The travellers who leave Chengdu wanting more are almost always the ones who slowed down — who lingered over a second pot of tea, walked the Jinli lanes twice, and let an afternoon dissolve rather than racing to the next sight. Plan for that pace deliberately, and the city will feel less like a checklist and more like the break it was built to be.
Frequently Asked Questions
How many days do I need in Chengdu?
Three full days is the comfortable minimum — one for the panda base and the old city, one for a Leshan day trip, and one for teahouses, temples, and food, with a fourth day if you want to add Mount Qingcheng or the Dujiangyan irrigation system.
When is the best time to visit Chengdu?
March to May offers the mildest weather and the liveliest baby pandas, while September to November brings crisp air and golden ginkgo. Winter is grey and cold but ideal for hotpot and the least crowded panda base.
Do I need a guide in Chengdu?
A guide is not essential for the panda base but is genuinely useful elsewhere, since English is less common than in coastal China and most menus, markets, and rural day trips run entirely in Chinese characters.

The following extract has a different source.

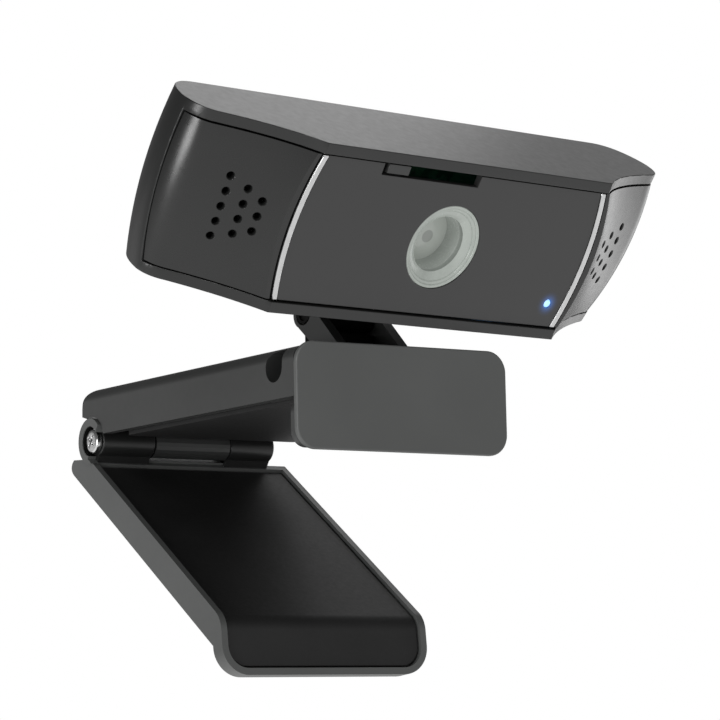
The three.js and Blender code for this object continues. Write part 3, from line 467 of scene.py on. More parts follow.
def light_material():
    g = Graph("blue_light")
    facing = g.add("ShaderNodeLayerWeight", Blend=0.35)
    glow = g.blend(facing.outputs["Facing"], (0.55, 0.8, 1.0, 1.0), (0.05, 0.3, 1.0, 1.0))
    g.link(glow, g.shader.inputs["Emission Color"])
    g.set(Base_Color=(0.2, 0.45, 1.0, 1.0), Emission_Strength=0.95, Roughness=0.2)
    return g.material


def board_material():
    g = Graph("board_green")
    tracks = g.noise(500.0, 2.0, 0.5, (1.0, 1.0, 0.2))
    shade = g.blend(g.ranged(tracks, 0.0, 1.0, 0.48, 0.52), (0.01, 0.07, 0.03, 1), (0.02, 0.13, 0.06, 1))
    g.link(shade, g.shader.inputs["Base Color"])
    g.link(g.ranged(tracks, 0.3, 0.45), g.shader.inputs["Roughness"])
    g.bump([(tracks, 0.00001)])
    return g.material


SHELL = plastic("shell_black", 26, 31, 0.34, 0.0000015)
SIDE = plastic("side_black", 26, 31, 0.28, 0.0000012)
CLIP = plastic("clip_black", 46, 51, 0.36, 0.000002)
PLATE = plastic("plate_grey", 82, 86, 0.5, 0.000004)
# painted light: the tray's black plastic is given a light grey that stands in for the bright floor it
# reflects
TRAY = plastic("tray_black_painted_lit", 77, 83, 0.36, 0.000002)
BLACK = plastic("matte_black", 6, 9, 0.7, 0.000006, specular=0.15)
PAD = rubber("pad_rubber", 17)
WINDOW = window_acrylic()
SLIDER = plastic("slider_grey", 44, 47, 0.35, 0.000003)
SILVER = metal("silver_trim", 205, 0.28, (1.0, 1.0, 0.1))
STEEL = metal("zinc_steel", 215, 0.2, (1.0, 0.2, 1.0))
BRASS = metal("insert_brass", 190, 0.3, (1.0, 1.0, 0.2), (1.0, 0.85, 0.55))
# painted light: the lens surround and hood glow faintly in their own colour (the last number)
LENS_RING = lens_plastic("lens_ring_grey", 150, 0.4)
LENS_HOOD = lens_plastic("lens_hood_grey", 134, 0.42)
# painted light and shade: the front lens glows faintly and its pupil is painted darker (124)
GLASS = lens_glass("lens_glass", 152, 0.42, 124)
INNER_GLASS = plastic("inner_lens_glass", 60, 64, 0.15, 0.000001)
LIGHT = light_material()
BOARD = board_material()


# ---- head ---------------------------------------------------------------------------------------------
def head_curves(z):
    """Corner points of the right half's plan at a height: wing, turn, end and heel, as Bezier triples."""
    lean = TAPER * (z - MIDDLE) / MIDDLE
    wing_end = (44.2 + lean, 8.0 - 0.6 * lean)
    widest = (47.2 + lean, 12.2)
    heel = (45.9 + 0.9 * lean, 16.8)
    return [
        ((FRONT_HALF, 0), (34.9, 4.9), wing_end),
        (wing_end, (47.0 + lean, 8.9 - 0.6 * lean), widest),
        (widest, (47.1 + lean, 14.6), heel),
        (heel, (44.3 + 0.8 * lean, HEAD_D), (41.6, HEAD_D)),
    ]


def head_right(z, fine=1):
    """Right half of the head's plan at a height, from the front corner to the back."""
    pts = []
    for curve, steps in zip(head_curves(z), (16, 10, 6, 10)):
        pts += bezier(*curve, steps * fine)
    return distinct(pts + [(38.0, HEAD_D)])


def normals(pts):
    out = []
    for i in range(len(pts)):
        a, b = pts[max(i - 1, 0)], pts[min(i + 1, len(pts) - 1)]
        n = Vector((b[1] - a[1], a[0] - b[0])).normalized()
        out.append(n)
    return out


def offset_points(pts, by):
    return [(p[0] + n.x * by, p[1] + n.y * by) for p, n in zip(pts, normals(pts))]


def arch(z):
    return 1 - ((z - MIDDLE) / MIDDLE) ** 2


def bowed(z, offset=0.0):
    return WINDOW_HALF + offset + BOW * (1 - ((z - MIDDLE) / (MIDDLE - STRIP)) ** 2)


def smoothstep(t):
    t = min(max(t, 0.0), 1.0)
    return t * t * (3 - 2 * t)


def head_shell():
    rows = 28
    bm = bmesh.new()
    rings = []
    for k in range(rows + 1):
        z = HEAD_H * k / rows
        right = head_right(z)
        outward = normals(right)
        full = [(-p[0], p[1]) for p in reversed(right)] + right
        full_n = [Vector((-n.x, n.y)) for n in reversed(outward)] + outward
        ring = []
        for p, n in zip(full, full_n):
            ends = smoothstep((p[1] - 7.0) / 4.0) * smoothstep((HEAD_D + 0.6 - p[1]) / 2.0)
            swell = BULGE * arch(z) * ends
            ring.append(bm.verts.new((p[0] + n.x * swell, p[1] + n.y * swell * 0.4, z)))
        rings.append(ring)
    for a, b in zip(rings, rings[1:]):
        for i in range(len(a)):
            j = (i + 1) % len(a)
            bm.faces.new((a[i], a[j], b[j], b[i]))
    bm.faces.new(list(reversed(rings[0])))
    bm.faces.new(rings[-1])
    bmesh.ops.recalc_face_normals(bm, faces=bm.faces)

    inner = offset_points(head_right(0), -1.7)
    inner = [p for p in inner if PANEL_SEAM + 0.1 < p[1] < HEAD_D - 1.85]
    seam_x = inner[0][0]
    cavity = [(70, -20), (70, PANEL_SEAM + 0.1), (seam_x, PANEL_SEAM + 0.1)] + inner
    cavity += [(inner[-1][0] - 1.0, HEAD_D - 1.8)]
    cavity = cavity + [(-x, y) for x, y in reversed(cavity)]
    hollow = prism(cavity, STRIP, HEAD_H - STRIP)
    opening = prism(rounded(-36.4, 36.4, 3.0, HEAD_H - 3.0, 1.6), HEAD_D - 3, HEAD_D + 2, "y")
    cuts = [hollow, opening]
    piece("head_shell_skin", bm, HEAD, "head", SHELL, ["head_shell"], cut=cuts, edge=0.32)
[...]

How do I get from Chengdu to the Leshan Giant Buddha?
A high-speed train from Chengdu East reaches Leshan in about an hour, after which a local bus or taxi covers the final stretch to the entrance; many visitors book a guided day trip to skip the ticketing and queues.
Can I use cash in Chengdu, or do I need mobile payments?
Most vendors expect WeChat Pay or Alipay, both of which now accept linked international cards, so set up mobile payments before you arrive and carry a small amount of cash only as a backup.